Kathmandu, Nepal - Chemical pollution is emerging as one of the most significant but under-recognized threats to global health, with impacts stretching far beyond local borders and affecting air, water, soil, food systems, and entire ecosystems. According to a comprehensive assessment led by the United Nations Environment Programme (UNEP), environmental contamination with toxic chemicals contributes to millions of deaths and serious illnesses each year, calling for urgent global cooperation and a holistic response strategy.
Pollution’s Toll on Human Health
UNEP’s recent findings reveal that contaminated air, water, and food are major contributors to non-communicable diseases such as cancer, respiratory disorders, and cardiovascular illnesses, accounting for an estimated nine million premature deaths annually worldwide. Air pollution alone is linked to nearly seven million of these deaths.
Exposure to hazardous chemicals - including persistent organic pollutants, heavy metals such as lead and mercury, and industrial by-products - poses serious health risks across all age groups, particularly children. Some of these substances bioaccumulate in the food chain, magnifying their dangers to both people and wildlife.
A separate UNEP Global Chemical Outlook report highlights that only a small fraction of the more than 140,000 chemicals on the market have been thoroughly assessed for safety, underscoring the scale of the unknown risks posed by these substances.
Chemical Pollution Crosses Borders
Unlike many environmental hazards, chemical pollution does not respect national boundaries. Toxic compounds released in one country can travel long distances through atmospheric circulation, waterways, and trade of contaminated products, exposing populations around the world. This transboundary nature of pollution has significant implications for health systems, global trade, and international policy frameworks.
Experts note that unsafe chemical exposure is often linked with global trends in industrial growth, urbanization, and inadequate waste management-issues that are especially acute in low- and middle-income countries.
One Health: A Unified Global Response
To confront these interconnected challenges, UNEP and its partners are promoting a One Health approach - a collaborative strategy that recognizes the inextricable links between human health, animal health, and environmental integrity. This approach aims to coordinate science, policy, and action across sectors to reduce chemical risks at their source and prevent harmful exposure.
The One Health strategy emphasizes preventive measures, robust scientific research, stronger legislation, cross-border cooperation, and improved public awareness as central to mitigating chemical hazards. UNEP’s campaign, known as Beat Pollution, highlights how integrated policies can yield health, environmental, and economic benefits and calls on governments, businesses, and communities to act together.
Global Framework and Policy Initiatives
In 2023, countries adopted the Global Framework on Chemicals at the International Conference on Chemicals Management in Bonn, setting strategic targets to improve lifecycle management of chemicals and protect both people and the planet. The initiative encourages phasing out the most harmful substances and strengthening regulatory safeguards worldwide by 2030.

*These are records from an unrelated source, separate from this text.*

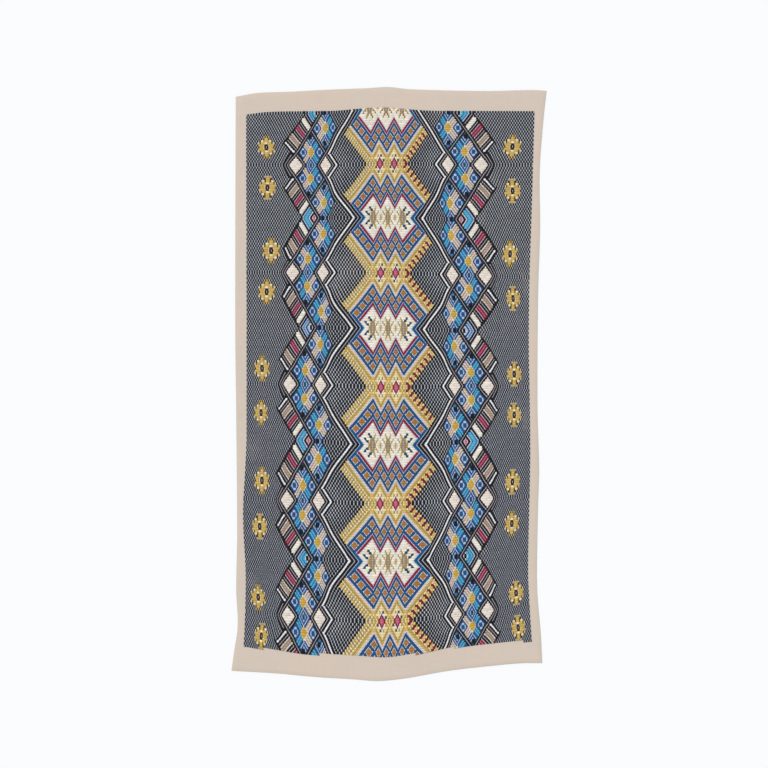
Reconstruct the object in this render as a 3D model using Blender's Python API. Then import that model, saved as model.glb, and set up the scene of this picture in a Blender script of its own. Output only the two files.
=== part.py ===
"""Brocade fabric: a loom-width panel of cotton with a brocaded field, lying flat.

The panel is one piece of cloth. A plain ground cloth runs from edge to edge, and a
brocaded field, thicker by its extra pattern wefts, covers all but a plain margin on
each of the four sides. The sides pull in and flare out a little, and the picks bow,
as they do on hand-woven cloth.

Units are metres. The cloth's width runs along X, its length along Y, and its face
looks up. The origin is on the underside, at the centre of the cloth's box.
"""

from collections import namedtuple

import bmesh
import bpy

# Driving dimensions.
CLOTH_THICKNESS = 0.0012      # plain ground cloth, in the margins
FIELD_THICKNESS = 0.0020      # ground cloth with the pattern wefts, in the field
FIELD_ROOT = 0.0006           # how deep the field's solid starts inside the ground cloth
EDGE_STEP = 0.012             # spacing of the points along an edge

Sides = namedtuple("Sides", "left right bottom top")
CLOTH_SIDES = Sides(left=-0.2576, right=0.2527, bottom=-0.4860, top=0.4959)
FIELD_SIDES = Sides(left=-0.2400, right=0.2391, bottom=-0.4496, top=0.4613)

# How far each edge stands out from its straight side, in millimetres.
# "along" runs from 0 to 1: left to right on the top and bottom, bottom to top on the
# left and right.
Bow = namedtuple("Bow", "along out_mm")

CLOTH_BOWS = Sides(
    left=(
        Bow(0.00, 7.4), Bow(0.03, 3.4), Bow(0.08, -3.2), Bow(0.14, -0.6),
        Bow(0.24, -2.2), Bow(0.45, -0.6), Bow(0.60, 1.0), Bow(1.00, 0.2),
    ),
    right=(
        Bow(0.00, 7.4), Bow(0.05, 4.9), Bow(0.12, -0.8), Bow(0.17, -1.7),
        Bow(0.28, 0.4), Bow(0.34, 2.0), Bow(0.45, -0.8), Bow(0.64, 0.2),
        Bow(0.76, 3.6), Bow(0.86, 3.0), Bow(0.95, 9.3), Bow(1.00, 14.7),
    ),
    bottom=(
        Bow(0.00, -1.5), Bow(0.15, 3.2), Bow(0.27, 9.0), Bow(0.40, 13.2),
        Bow(0.47, 15.9), Bow(0.56, 11.3), Bow(0.70, -1.5), Bow(0.87, -11.5),
        Bow(0.94, -14.4), Bow(1.00, -14.4),
    ),
    top=(
        Bow(0.00, -10.6), Bow(0.07, -4.2), Bow(0.18, -2.0), Bow(0.29, 1.2),
        Bow(0.43, 4.1), Bow(0.49, 5.9), Bow(0.56, 2.2), Bow(0.80, -0.8),
        Bow(0.96, 0.8), Bow(1.00, -0.5),
    ),
)

FIELD_BOWS = Sides(
    left=(
        Bow(0.00, 4.9), Bow(0.05, 2.6), Bow(0.14, 1.2), Bow(0.25, 5.4),
        Bow(0.33, 2.2), Bow(0.40, -0.3), Bow(1.00, 0.3),
    ),
    right=(
        Bow(0.00, 4.4), Bow(0.08, -0.2), Bow(0.15, -2.9), Bow(0.38, 0.8),
        Bow(0.57, -1.9), Bow(0.70, -0.2), Bow(0.80, 2.7), Bow(1.00, 8.1),
    ),
    bottom=(
        Bow(0.00, -5.4), Bow(0.12, 1.0), Bow(0.20, 5.6), Bow(0.39, 9.3),
        Bow(0.49, 11.8), Bow(0.57, 8.5), Bow(0.71, -2.7), Bow(0.83, -9.1),
        Bow(1.00, -15.5),
    ),
    top=(
        Bow(0.00, -5.9), Bow(0.08, -1.7), Bow(0.31, 0.2), Bow(0.39, 3.4),
        Bow(0.46, 5.7), Bow(0.52, 5.1), Bow(0.60, 1.5), Bow(0.68, 0.2),
        Bow(1.00, -0.3),
    ),
)

CLOTH_COLOUR = (0.46, 0.44, 0.42)
CLOTH_ROUGHNESS = 0.9


def slope(bows, index):
    """Slope of the smooth edge at a station: its neighbours' slope."""
    before = bows[max(index - 1, 0)]
    after = bows[min(index + 1, len(bows) - 1)]
    return (after.out_mm - before.out_mm) / (after.along - before.along)


def bow_at(bows, along):
    """How far the edge stands out, in metres, on a smooth curve through the stations."""
    index = 0
    while index < len(bows) - 2 and along > bows[index + 1].along:
        index += 1
    low, high = bows[index], bows[index + 1]
    span = high.along - low.along
    f = (along - low.along) / span
    out = (
        (2 * f**3 - 3 * f**2 + 1) * low.out_mm
        + (f**3 - 2 * f**2 + f) * span * slope(bows, index)
        + (3 * f**2 - 2 * f**3) * high.out_mm
        + (f**3 - f**2) * span * slope(bows, index + 1)
    )
    return out / 1000


def bowed_point(sides, bows, across, along):
    """The place on the table of a point at fractions across and along the cloth."""
    left = sides.left - bow_at(bows.left, along)
    right = sides.right + bow_at(bows.right, along)
    bottom = sides.bottom - bow_at(bows.bottom, across)
    top = sides.top + bow_at(bows.top, across)
    return left + (right - left) * across, bottom + (top - bottom) * along


def outline(sides, bows):
    """Points round the cloth, anticlockwise from its lower left corner."""
    count_across = round((sides.right - sides.left) / EDGE_STEP)
    count_along = round((sides.top - sides.bottom) / EDGE_STEP)
    points = []
    for i in range(count_across):
        points.append(bowed_point(sides, bows, i / count_across, 0))
    for i in range(count_along):
        points.append(bowed_point(sides, bows, 1, i / count_along))
    for i in range(count_across):
        points.append(bowed_point(sides, bows, 1 - i / count_across, 1))
    for i in range(count_along):
        points.append(bowed_point(sides, bows, 0, 1 - i / count_along))
    return points


def box_centre(points):
    """Centre of the box round a list of points."""
    xs = [x for x, _ in points]
    ys = [y for _, y in points]
    return (min(xs) + max(xs)) / 2, (min(ys) + max(ys)) / 2


def flat_sheet(name, points, centre, bottom, top):
    """A flat sheet with the given outline, as a closed mesh from bottom to top."""
    curve = bpy.data.curves.new(name, "CURVE")
    curve.dimensions = "2D"
    curve.fill_mode = "BOTH"
    curve.extrude = (top - bottom) / 2
    spline = curve.splines.new("POLY")
    spline.points.add(len(points) - 1)
    for knot, (x, y) in zip(spline.points, points):
        knot.co = (x - centre[0], y - centre[1], 0, 1)
    spline.use_cyclic_u = True

    flat = bpy.data.objects.new(name + "_outline", curve)
    flat.location.z = (top + bottom) / 2
    bpy.context.scene.collection.objects.link(flat)
    bpy.context.view_layer.update()
    evaluated = flat.evaluated_get(bpy.context.evaluated_depsgraph_get())
    mesh = bpy.data.meshes.new_from_object(evaluated)
    mesh.name = name

    welded = bmesh.new()
    welded.from_mesh(mesh)
    bmesh.ops.remove_doubles(welded, verts=welded.verts, dist=0.00005)
    bmesh.ops.recalc_face_normals(welded, faces=welded.faces)
    welded.to_mesh(mesh)
    welded.free()

    sheet = bpy.data.objects.new(name, mesh)
    sheet.matrix_world = flat.matrix_world.copy()
    bpy.data.objects.remove(flat, do_unlink=True)
    return sheet


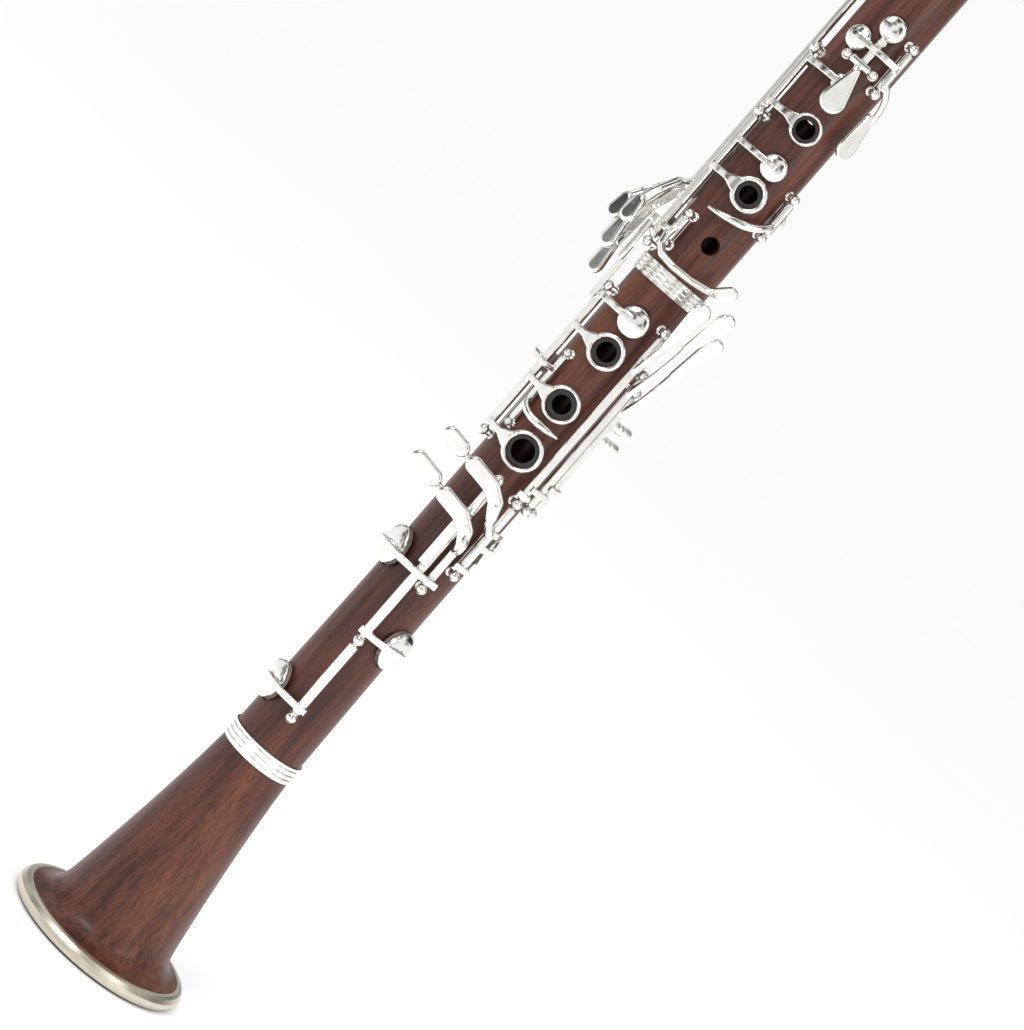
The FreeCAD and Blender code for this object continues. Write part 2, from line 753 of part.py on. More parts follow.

However, UNEP warns that progress remains slow, and urgent action is needed to prevent further harm - especially as global chemical production continues to increase. Without coordinated policy and investment, chemical pollution could exacerbate public health burdens, undermine sustainable development goals, and intensify environmental degradation.
Voices from the Field
Public health specialists and environmental advocates stress that success depends on elevating chemical safety to a global priority comparable to other planetary threats such as climate change and biodiversity loss.
“Chemical pollution isn’t a local issue - it’s a global crisis that demands a united response,” said one expert involved in global health policy. “Protecting communities and ecosystems requires science-based regulation, innovation, and sustained political will.”